Broadly speaking, there are two types of rum produced in the caribbean, Rhum Agricole made from freshly pressed cane juice, primarily in the French islands, and that made from molasses, a byproduct of cane sugar production.   The latter type is generally associated with British Islands.  Don’t ask me to describe the differences but the link above provides a good overview.  However, it’s safe to say that they both go down easily, especially after the first round.

Brenda and I visited a number of other distilleries a few weeks ago when we rented a car with some friends.  I wrote about our great day in this post.

During our last outing a few days ago we visited the home of Rum Depaz, where they have been making fine rums since 1651.  These grand plantations once used many African slaves to tend to every aspect of the growing and harvesting of sugarcane and the making of rum.  Slavery in the islands was a brutal time but fortunately, modern equipment has made it possible to continue and improve production at much less of a human cost.  There are many excellent books about this dark history and if you’d like to learn more I recommend the book The Sugar Barons,  a well written history of the industry in the islands and it’s brutal past. It is hard to overstate the importance of the Caribbean sugar industry in the 17th and 18th centuries.  During this period, the tiny island of Barbados had exports of sugar that were more valuable than the entire export income of North America.  Great fortunes were made and lost along with a great human toll on both blacks and whites that died in great numbers in these islands.

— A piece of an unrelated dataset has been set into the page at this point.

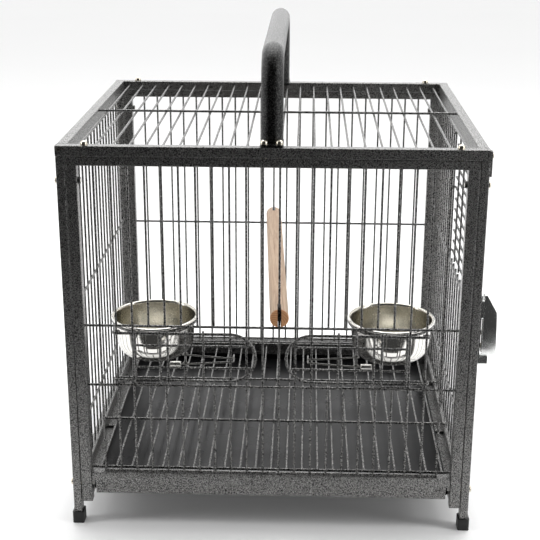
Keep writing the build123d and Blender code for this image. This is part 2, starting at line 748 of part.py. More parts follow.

Plantation owners generally made their homes on the same property where the cane was grown and processed.  Many of the modern operations in Martinique have restored these old homes and now offer tours.  Unfortunately, Brenda and I were too late for a tour here but enjoyed walking the grounds.

It’s pretty clear that the owners of Depaz did pretty well for themselves.  Bougainvillea climb each corner of the massive home. The gardens would have been the envy of any European aristocrat.  No wait, these were European aristocrats.  Nice view. Immediately adjacent to the home is the modern production facility. There are many buildings in the complex. Including the reception center and tasting room.   Unfortunately, they closed before we got there.   However, I was able to beg them to let me in so I could buy a bottle to have my own tasting. While the modern equipment is powered by electricity, water was once the primary driver of the machinery that processed the cane which had to be cut and crushed quickly to avoid premature fermenting in the tropical heat. There are still remnants of the aqueducts that moved water to the factory.   As Martinique is a very wet country, there is usually plenty of water and this spillway was designed to carry away excess water beyond what the factory needed to power the crushing machinery.   The day we were there plenty of water was flowing over the spillway and onto the parking lot. Modern equipment now does the backbreaking work that once took hundreds of slaves. This is the business end of the combine.  The boom at the top employs two massive circular blades to cut the cane and feed it into the steel “maws”.  inside the machine the cane is chopped up and separated from the leaves that are spit out the back to help rebuild the soil.  This is not a machine to be trifled with. After visiting Depaz, we headed to the coast and St Pierre.  Today the city is a popular tourist stop and no longer the capitol of the island.  The local beaches are black volcanic sand and provide an gentle arc along the coast to the north. And south…Main street is lined with small shops and restaurants. Remnants of the once capitol buildings are preserved as a reminder of the power of the volcano.   Unlike Montserrat, Pelee is currently dormant and scientists constantly monitor it for activity. Today’s buildings still retain the charm of what might be called simpler times. Unfortunately, we were late and many of the businesses were closed but it was nice to visit.  Many boats were anchored off of the beach, including Ishtar, sister ship to our last Pandora, our SAGA 43.  Perhaps we will visit aboard Pandora on a future trip through the islands.

It’s fascinating to visit Martinique and learn about the history that shaped this colorful island nation and the effect that sugar has had on every aspect of the island for hundreds of years.